## Stated problem
Repeat the material exactly as it appears.

## Provided data
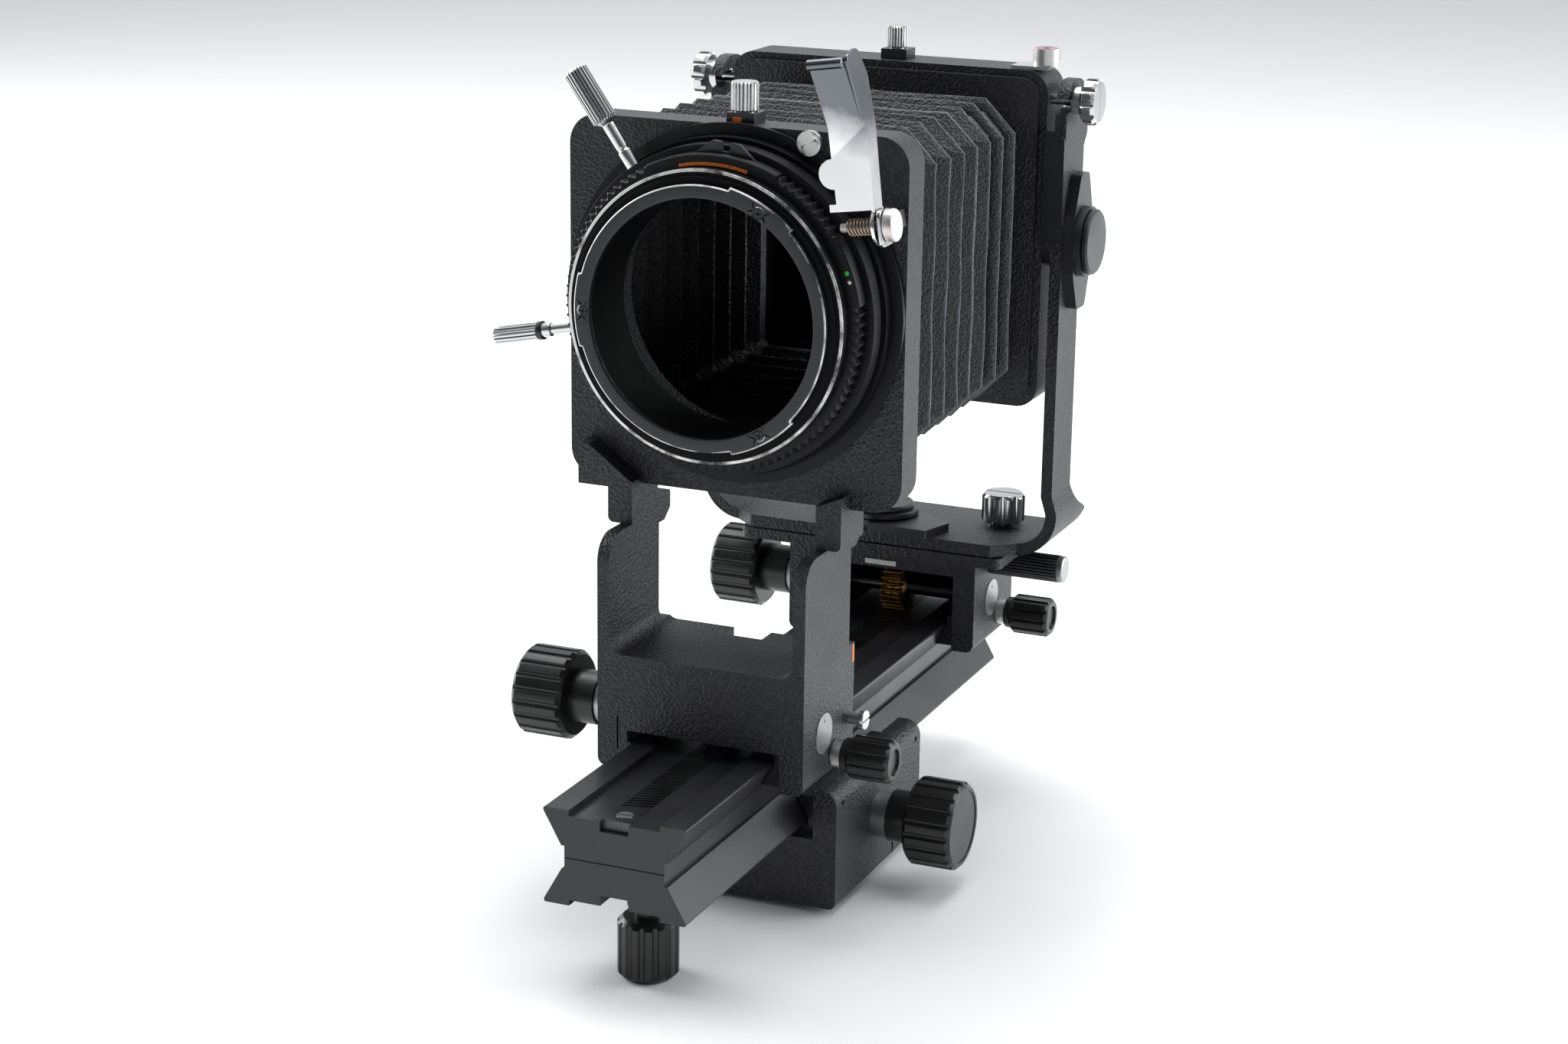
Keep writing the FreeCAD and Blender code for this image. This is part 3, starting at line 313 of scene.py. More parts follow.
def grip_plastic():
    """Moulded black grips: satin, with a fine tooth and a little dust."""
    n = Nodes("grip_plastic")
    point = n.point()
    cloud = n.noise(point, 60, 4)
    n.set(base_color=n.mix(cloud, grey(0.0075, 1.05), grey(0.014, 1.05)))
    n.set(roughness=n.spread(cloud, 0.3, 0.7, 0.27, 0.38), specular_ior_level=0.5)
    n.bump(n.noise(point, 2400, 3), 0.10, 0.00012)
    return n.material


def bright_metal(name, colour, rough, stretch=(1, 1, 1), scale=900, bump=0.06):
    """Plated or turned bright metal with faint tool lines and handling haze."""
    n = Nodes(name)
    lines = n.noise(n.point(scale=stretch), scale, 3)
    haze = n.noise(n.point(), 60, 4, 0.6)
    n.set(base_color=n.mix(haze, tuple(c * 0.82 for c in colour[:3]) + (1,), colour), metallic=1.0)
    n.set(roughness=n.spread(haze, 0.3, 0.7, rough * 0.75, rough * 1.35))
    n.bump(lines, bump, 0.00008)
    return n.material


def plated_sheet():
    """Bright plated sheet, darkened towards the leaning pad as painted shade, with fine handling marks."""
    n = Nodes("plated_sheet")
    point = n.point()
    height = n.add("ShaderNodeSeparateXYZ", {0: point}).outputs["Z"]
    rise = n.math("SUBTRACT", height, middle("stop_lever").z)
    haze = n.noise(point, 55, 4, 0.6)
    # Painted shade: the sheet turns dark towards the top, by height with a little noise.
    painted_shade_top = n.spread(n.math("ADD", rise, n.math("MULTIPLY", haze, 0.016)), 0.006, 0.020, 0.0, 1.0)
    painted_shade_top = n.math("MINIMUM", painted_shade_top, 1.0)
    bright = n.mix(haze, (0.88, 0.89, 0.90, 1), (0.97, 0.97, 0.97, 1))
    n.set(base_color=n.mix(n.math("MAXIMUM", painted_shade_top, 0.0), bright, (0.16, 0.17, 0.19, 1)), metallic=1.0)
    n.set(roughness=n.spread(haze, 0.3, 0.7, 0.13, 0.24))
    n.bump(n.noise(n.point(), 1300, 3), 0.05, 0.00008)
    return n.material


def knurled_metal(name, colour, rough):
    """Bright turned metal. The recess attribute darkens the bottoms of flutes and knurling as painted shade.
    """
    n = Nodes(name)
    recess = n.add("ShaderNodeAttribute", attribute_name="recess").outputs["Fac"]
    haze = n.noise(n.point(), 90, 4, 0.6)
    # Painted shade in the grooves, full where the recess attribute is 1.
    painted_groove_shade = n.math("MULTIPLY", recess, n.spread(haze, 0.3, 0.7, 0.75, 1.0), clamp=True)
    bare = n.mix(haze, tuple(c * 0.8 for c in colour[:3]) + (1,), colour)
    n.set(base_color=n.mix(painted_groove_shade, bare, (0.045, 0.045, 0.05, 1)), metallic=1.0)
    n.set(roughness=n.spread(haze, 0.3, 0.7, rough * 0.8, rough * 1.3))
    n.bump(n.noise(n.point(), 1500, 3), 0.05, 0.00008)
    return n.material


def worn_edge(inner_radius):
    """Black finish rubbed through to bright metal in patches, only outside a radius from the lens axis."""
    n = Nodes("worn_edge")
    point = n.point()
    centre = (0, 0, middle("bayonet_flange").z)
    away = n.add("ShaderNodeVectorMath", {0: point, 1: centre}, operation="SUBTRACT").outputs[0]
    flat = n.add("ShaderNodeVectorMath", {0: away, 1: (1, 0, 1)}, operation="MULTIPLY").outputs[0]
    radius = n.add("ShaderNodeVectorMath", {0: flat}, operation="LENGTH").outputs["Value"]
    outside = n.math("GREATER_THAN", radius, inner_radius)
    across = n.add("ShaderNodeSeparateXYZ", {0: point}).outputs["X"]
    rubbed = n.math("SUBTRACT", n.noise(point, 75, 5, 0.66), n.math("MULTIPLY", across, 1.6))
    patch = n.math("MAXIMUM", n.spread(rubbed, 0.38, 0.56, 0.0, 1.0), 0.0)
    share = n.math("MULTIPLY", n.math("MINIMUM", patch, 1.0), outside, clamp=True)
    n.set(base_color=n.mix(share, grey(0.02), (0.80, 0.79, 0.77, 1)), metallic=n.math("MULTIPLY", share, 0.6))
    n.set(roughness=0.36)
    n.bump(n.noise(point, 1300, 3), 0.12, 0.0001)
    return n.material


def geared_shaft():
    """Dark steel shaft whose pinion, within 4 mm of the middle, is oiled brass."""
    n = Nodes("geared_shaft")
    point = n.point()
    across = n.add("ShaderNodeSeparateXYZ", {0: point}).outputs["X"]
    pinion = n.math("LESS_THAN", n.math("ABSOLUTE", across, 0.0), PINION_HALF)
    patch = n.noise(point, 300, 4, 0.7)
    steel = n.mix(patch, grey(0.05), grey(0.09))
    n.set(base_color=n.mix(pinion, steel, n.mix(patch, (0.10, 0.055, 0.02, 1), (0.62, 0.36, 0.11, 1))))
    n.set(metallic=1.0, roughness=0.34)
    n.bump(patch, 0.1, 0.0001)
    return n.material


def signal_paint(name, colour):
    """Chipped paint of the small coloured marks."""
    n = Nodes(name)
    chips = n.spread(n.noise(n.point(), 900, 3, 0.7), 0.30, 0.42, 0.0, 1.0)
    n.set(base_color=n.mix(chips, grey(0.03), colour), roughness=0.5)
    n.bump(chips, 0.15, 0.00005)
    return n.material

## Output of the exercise
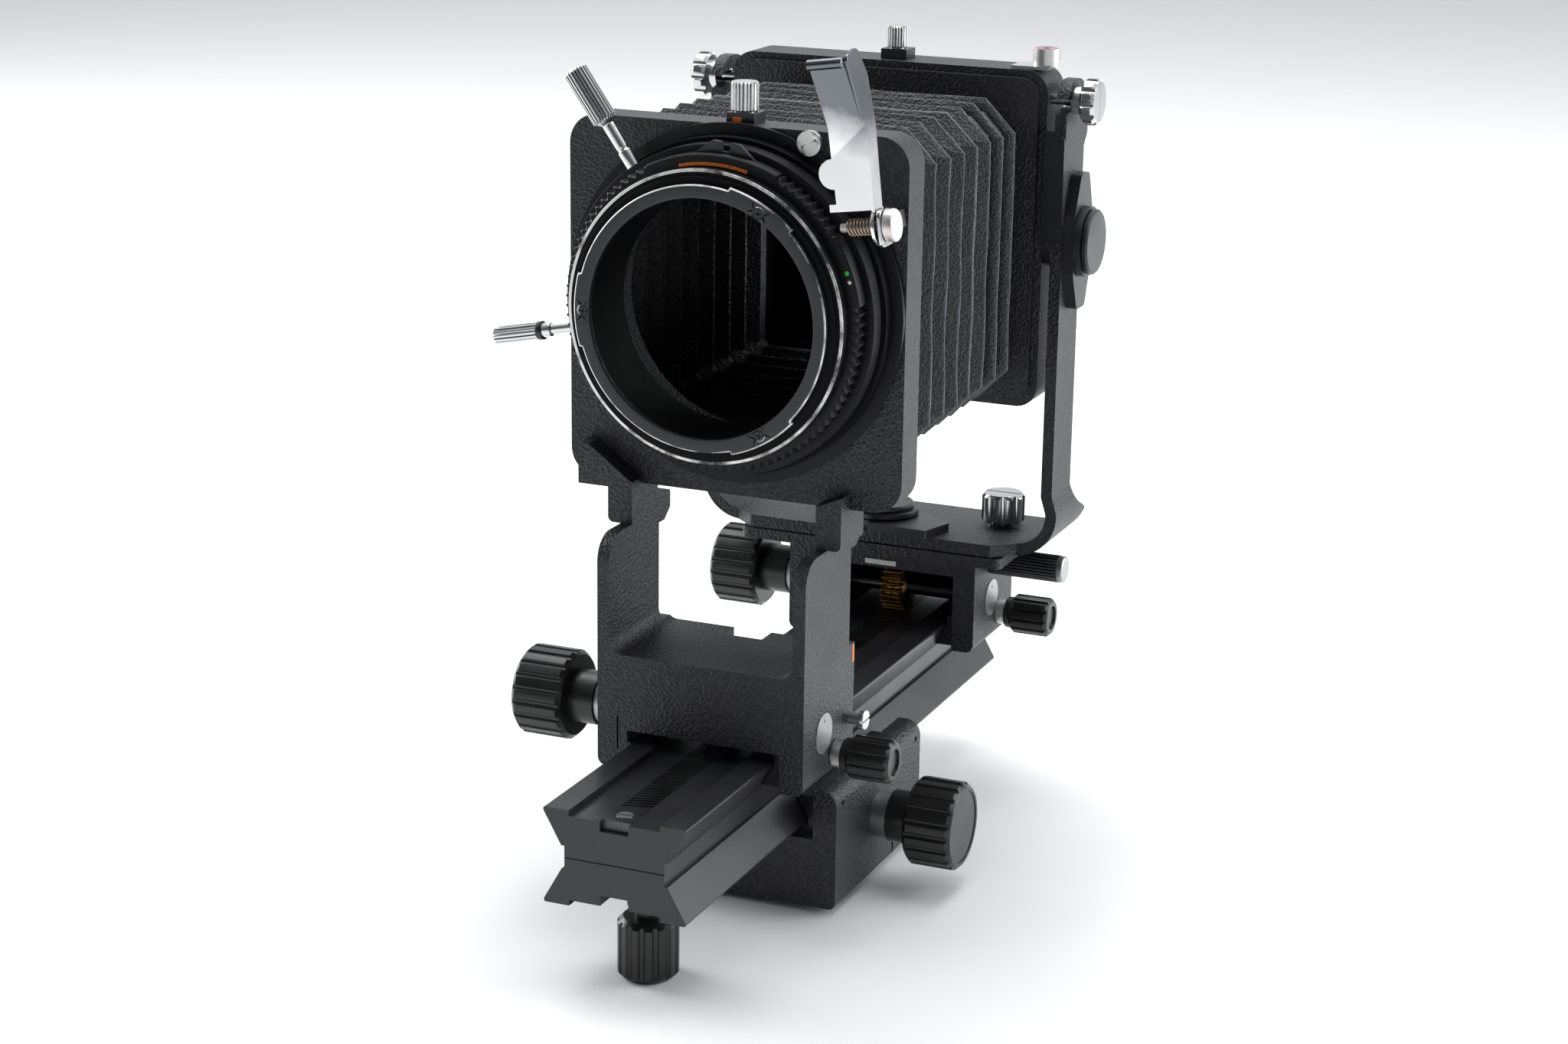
Keep writing the FreeCAD and Blender code for this image. This is part 3, starting at line 313 of scene.py. More parts follow.
def grip_plastic():
    """Moulded black grips: satin, with a fine tooth and a little dust."""
    n = Nodes("grip_plastic")
    point = n.point()
    cloud = n.noise(point, 60, 4)
    n.set(base_color=n.mix(cloud, grey(0.0075, 1.05), grey(0.014, 1.05)))
    n.set(roughness=n.spread(cloud, 0.3, 0.7, 0.27, 0.38), specular_ior_level=0.5)
    n.bump(n.noise(point, 2400, 3), 0.10, 0.00012)
    return n.material


def bright_metal(name, colour, rough, stretch=(1, 1, 1), scale=900, bump=0.06):
    """Plated or turned bright metal with faint tool lines and handling haze."""
    n = Nodes(name)
    lines = n.noise(n.point(scale=stretch), scale, 3)
    haze = n.noise(n.point(), 60, 4, 0.6)
    n.set(base_color=n.mix(haze, tuple(c * 0.82 for c in colour[:3]) + (1,), colour), metallic=1.0)
    n.set(roughness=n.spread(haze, 0.3, 0.7, rough * 0.75, rough * 1.35))
    n.bump(lines, bump, 0.00008)
    return n.material


def plated_sheet():
    """Bright plated sheet, darkened towards the leaning pad as painted shade, with fine handling marks."""
    n = Nodes("plated_sheet")
    point = n.point()
    height = n.add("ShaderNodeSeparateXYZ", {0: point}).outputs["Z"]
    rise = n.math("SUBTRACT", height, middle("stop_lever").z)
    haze = n.noise(point, 55, 4, 0.6)
    # Painted shade: the sheet turns dark towards the top, by height with a little noise.
    painted_shade_top = n.spread(n.math("ADD", rise, n.math("MULTIPLY", haze, 0.016)), 0.006, 0.020, 0.0, 1.0)
    painted_shade_top = n.math("MINIMUM", painted_shade_top, 1.0)
    bright = n.mix(haze, (0.88, 0.89, 0.90, 1), (0.97, 0.97, 0.97, 1))
    n.set(base_color=n.mix(n.math("MAXIMUM", painted_shade_top, 0.0), bright, (0.16, 0.17, 0.19, 1)), metallic=1.0)
    n.set(roughness=n.spread(haze, 0.3, 0.7, 0.13, 0.24))
    n.bump(n.noise(n.point(), 1300, 3), 0.05, 0.00008)
    return n.material


def knurled_metal(name, colour, rough):
    """Bright turned metal. The recess attribute darkens the bottoms of flutes and knurling as painted shade.
    """
    n = Nodes(name)
    recess = n.add("ShaderNodeAttribute", attribute_name="recess").outputs["Fac"]
    haze = n.noise(n.point(), 90, 4, 0.6)
    # Painted shade in the grooves, full where the recess attribute is 1.
    painted_groove_shade = n.math("MULTIPLY", recess, n.spread(haze, 0.3, 0.7, 0.75, 1.0), clamp=True)
    bare = n.mix(haze, tuple(c * 0.8 for c in colour[:3]) + (1,), colour)
    n.set(base_color=n.mix(painted_groove_shade, bare, (0.045, 0.045, 0.05, 1)), metallic=1.0)
    n.set(roughness=n.spread(haze, 0.3, 0.7, rough * 0.8, rough * 1.3))
    n.bump(n.noise(n.point(), 1500, 3), 0.05, 0.00008)
    return n.material


def worn_edge(inner_radius):
    """Black finish rubbed through to bright metal in patches, only outside a radius from the lens axis."""
    n = Nodes("worn_edge")
    point = n.point()
    centre = (0, 0, middle("bayonet_flange").z)
    away = n.add("ShaderNodeVectorMath", {0: point, 1: centre}, operation="SUBTRACT").outputs[0]
    flat = n.add("ShaderNodeVectorMath", {0: away, 1: (1, 0, 1)}, operation="MULTIPLY").outputs[0]
    radius = n.add("ShaderNodeVectorMath", {0: flat}, operation="LENGTH").outputs["Value"]
    outside = n.math("GREATER_THAN", radius, inner_radius)
    across = n.add("ShaderNodeSeparateXYZ", {0: point}).outputs["X"]
    rubbed = n.math("SUBTRACT", n.noise(point, 75, 5, 0.66), n.math("MULTIPLY", across, 1.6))
    patch = n.math("MAXIMUM", n.spread(rubbed, 0.38, 0.56, 0.0, 1.0), 0.0)
    share = n.math("MULTIPLY", n.math("MINIMUM", patch, 1.0), outside, clamp=True)
    n.set(base_color=n.mix(share, grey(0.02), (0.80, 0.79, 0.77, 1)), metallic=n.math("MULTIPLY", share, 0.6))
    n.set(roughness=0.36)
    n.bump(n.noise(point, 1300, 3), 0.12, 0.0001)
    return n.material


def geared_shaft():
    """Dark steel shaft whose pinion, within 4 mm of the middle, is oiled brass."""
    n = Nodes("geared_shaft")
    point = n.point()
    across = n.add("ShaderNodeSeparateXYZ", {0: point}).outputs["X"]
    pinion = n.math("LESS_THAN", n.math("ABSOLUTE", across, 0.0), PINION_HALF)
    patch = n.noise(point, 300, 4, 0.7)
    steel = n.mix(patch, grey(0.05), grey(0.09))
    n.set(base_color=n.mix(pinion, steel, n.mix(patch, (0.10, 0.055, 0.02, 1), (0.62, 0.36, 0.11, 1))))
    n.set(metallic=1.0, roughness=0.34)
    n.bump(patch, 0.1, 0.0001)
    return n.material


def signal_paint(name, colour):
    """Chipped paint of the small coloured marks."""
    n = Nodes(name)
    chips = n.spread(n.noise(n.point(), 900, 3, 0.7), 0.30, 0.42, 0.0, 1.0)
    n.set(base_color=n.mix(chips, grey(0.03), colour), roughness=0.5)
    n.bump(chips, 0.15, 0.00005)
    return n.material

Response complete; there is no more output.